LONGUEVILLE, AUSTRALIA.- Australian photographer David Moore, 75, died. He died a couple of fdays before a retrospective opened at the National Gallery of Australia. David Moore was born in Sydney in 1927 and educated at Geelong Grammar School, Victoria. Moore discovered photography at the age of 11 when a relative presented him with a Coronet box camera. Later, during his teenage years, his father, artist and architect, John D. Moore gave him a book of Edward Weston’s photographs of California and the American West.
Moore began working as a professional photographer in the studio of Russell Roberts in 1947. The following year, he went to work for Max Dupain for a period of three years. In 1951 he left Australia to work overseas. He worked as a freelance photojournalist in London for seven years for publications including Life, Time and Fortune magazines. He also worked for the Observer before returning to Australia in 1958.
As a photographer, he has made an important contribution to the visual arts in Australia. His photographs are in the collections of major institutions both in Australia and overseas, including the National Gallery of Australia, the New York Museum of Modern Art, and le Bibliothèque Nationale in Paris. The Art Gallery of New South Wales mounted a retrospective exhibition of his work in 1988 and in 1993-94 the State Library of New South Wales exhibited Sydney Harbour – 50 years of photography .
His most famous works include photographs such as Sydney Harbour Bridge (1947), Redfern Interior (1949), Newcastle Steelworks (1963), European Migrants Arriving in Sydney (1966) and President Johnson and Prime Minister Holt at Canberra Airport (1966).

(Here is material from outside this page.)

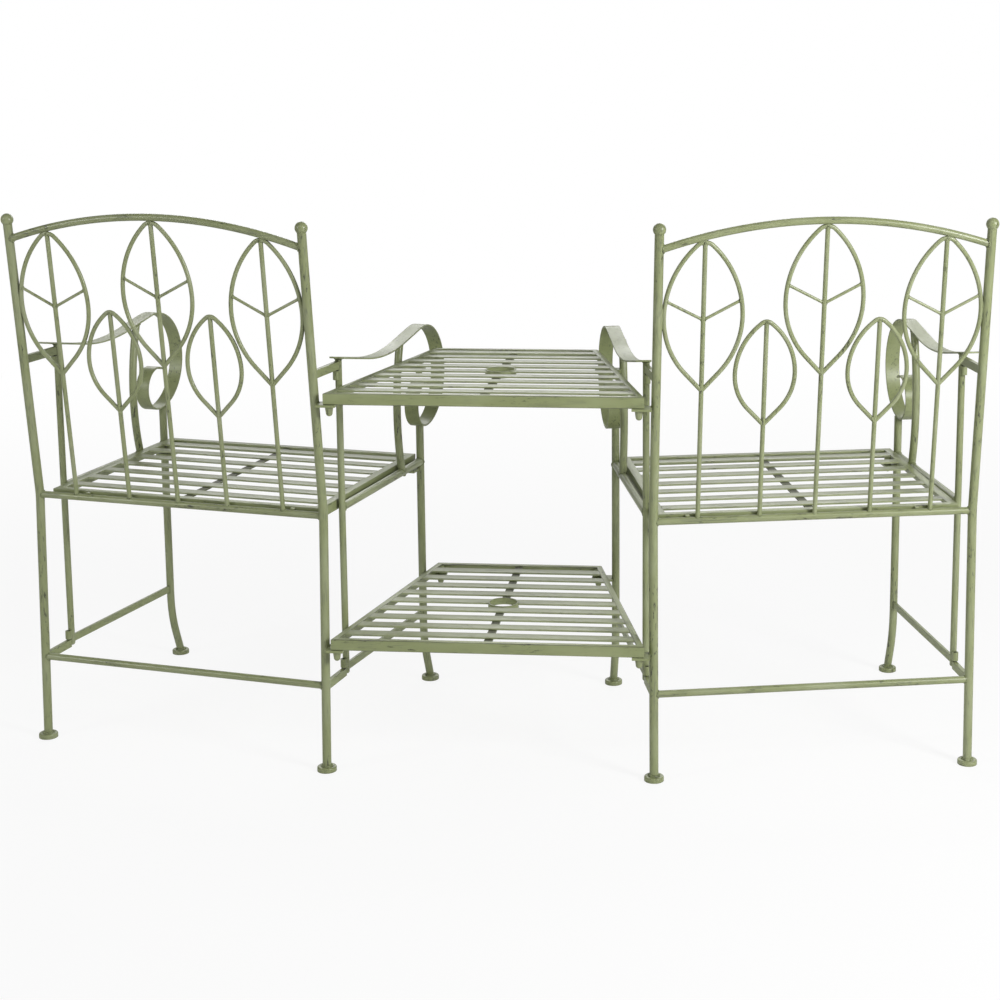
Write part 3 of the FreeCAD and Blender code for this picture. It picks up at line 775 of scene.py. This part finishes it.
def makeFloor():
    reach, drop = floorLook["halfSize"], floorLook["drop"]
    corners = [(-reach, -reach, -drop), (reach, -reach, -drop), (reach, reach, -drop),
               (-reach, reach, -drop)]
    mesh = bpy.data.meshes.new("studioFloor")
    mesh.from_pydata(corners, [], [(0, 1, 2, 3)])
    made, tree = newMaterial("paleFloor")
    tree.nodes.remove(tree.nodes["Principled BSDF"])
    matte = addNode(tree, "ShaderNodeBsdfDiffuse", None, {"Color": floorLook["colour"]})
    glow = addNode(tree, "ShaderNodeEmission", None, {"Color": white, "Strength": 1.0})
    path = addNode(tree, "ShaderNodeLightPath")
    place = addNode(tree, "ShaderNodeTexCoord")
    distance = addNode(tree, "ShaderNodeVectorMath", {"operation": "LENGTH"},
                       {0: place.outputs["Object"]})
    brightness = ramp(tree, distance.outputs["Value"], **floorLook["brightness"])
    share = maths(tree, "MULTIPLY", path.outputs["Is Camera Ray"], brightness)
    cameraBlend(tree, share, matte.outputs["BSDF"], glow.outputs["Emission"], "Material Output")
    item = newObject("studioFloor", mesh, [made])


roomLook = {
    "colour": (1.0, 1.0, 0.99, 1),
    # strength by direction: an even room, and a brighter backdrop beyond the seats
    "strength": {"low": 0.40, "high": 0.88, "start": 0.195, "end": 0.65},
}


def makeWorld():
    world = bpy.data.worlds.new("softRoom")
    bpy.context.scene.world = world
    world.use_nodes = True
    tree = world.node_tree
    light = tree.nodes["Background"]
    light.inputs["Color"].default_value = roomLook["colour"]
    towards = addNode(tree, "ShaderNodeTexCoord")
    parts = addNode(tree, "ShaderNodeSeparateXYZ", None,
                    {"Vector": towards.outputs["Generated"]})
    beyond = maths(tree, "MULTIPLY", parts.outputs["Y"], -1.0)
    join(tree, ramp(tree, beyond, **roomLook["strength"]), light.inputs["Strength"])
    seen = addNode(tree, "ShaderNodeBackground", None, {"Color": white, "Strength": 1.0})
    path = addNode(tree, "ShaderNodeLightPath")
    cameraBlend(tree, path.outputs["Is Camera Ray"], light.outputs["Background"],
                seen.outputs["Background"], "World Output")


lamps = {
    "rightSoftbox": {"place": (-2.4, 1.75, 1.55), "aim": (-0.3, 0.1, 0.45),
                     "width": 0.7, "height": 0.9, "power": 68.0},
    "leftSoftbox": {"place": (2.6, 1.9, 1.55), "aim": (0.3, 0.1, 0.45),
                    "width": 0.7, "height": 0.9, "power": 22.0},
    "overheadStrip": {"place": (-0.4, 2.5, 2.9), "aim": (0.0, 0.1, 0.45),
                      "width": 3.2, "height": 0.3, "power": 18.0},
    "frontFill": {"place": (0.2, -3.2, 2.2), "aim": (0.0, -0.1, 0.45),
                  "width": 3.6, "height": 0.8, "power": 42.0},
}


def makeLamp(name, values):
    data = bpy.data.lights.new(name, "AREA")
    data.shape = "RECTANGLE"
    data.size = values["width"]
    data.size_y = values["height"]
    data.energy = values["power"]
    item = bpy.data.objects.new(name, data)
    item.location = values["place"]
    aim = Vector(values["aim"]) - Vector(values["place"])
    item.rotation_euler = aim.to_track_quat("-Z", "Y").to_euler()
    item.visible_camera = False
    bpy.context.scene.collection.objects.link(item)


view = {
    "place": (-0.4126, 3.2275, 1.2279),
    "down": math.radians(9.65), "turn": math.radians(5.03), "roll": math.radians(-0.25),
    "sensor": 36.0, "lens": 66.97, "shiftX": -0.0787, "shiftY": -0.150,
    "near": 0.05, "far": 200.0,
}


def makeCamera():
    data = bpy.data.cameras.new("photoView")
    data.sensor_width = view["sensor"]
    data.lens = view["lens"]
    data.shift_x = view["shiftX"]
    data.shift_y = view["shiftY"]
    data.clip_start = view["near"]
    data.clip_end = view["far"]
    data.dof.use_dof = False
    item = bpy.data.objects.new("photoView", data)
    item.location = view["place"]
    ahead = Vector((math.sin(view["turn"]) * math.cos(view["down"]),
                    -math.cos(view["turn"]) * math.cos(view["down"]), -math.sin(view["down"])))
    look = ahead.to_track_quat("-Z", "Y").to_matrix()
    roll = Matrix.Rotation(view["roll"], 3, "Z")
    item.rotation_euler = (look @ roll).to_euler()
    bpy.context.scene.collection.objects.link(item)
    bpy.context.scene.camera = item


makeFloor()
makeWorld()
for name, values in lamps.items():
    makeLamp(name, values)
makeCamera()
bpy.context.scene.view_settings.view_transform = "Standard"
print("studio ready")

Publications by Moore include David Moore, Richmond, Vic, Richmond Hill Press, 1980; Australia: image of a nation, 1850-1950, Sydney, William Collins, 1983; The Australian functional tradition, Fitzroy, Vic, Five Mile Press, 1988; David Moore, Australian photographer, Sydney, Chapter and Verse, 1988; An Australian place: the Upper Hunter Valley, McMahon’s Point, NSW, Chapter and Verse, 1991; Image of New England: Armidale, Walcha, Uralla, Dumaresq and Guyra, Armidale, Armidale Development Corporation, 1992; Sydney Harbour, McMahon’s Point, NSW, Chapter and Verse in association with the State Library of New South Wales Press, 1993; Railways, relics and romance: the Eveleigh Railway Workshops, Sydney, NSW, Sydney, Caroline Simpson, 1995; To build a bridge: Glebe Island, Sydney, Australia, Neutral Bay, NSW, Chapter and Verse, 1996 and David Moore, the unseen images: an exhibition at the Art Gallery of New South Wales, Neutral Bay, NSW, Chapter and Verse, 1997.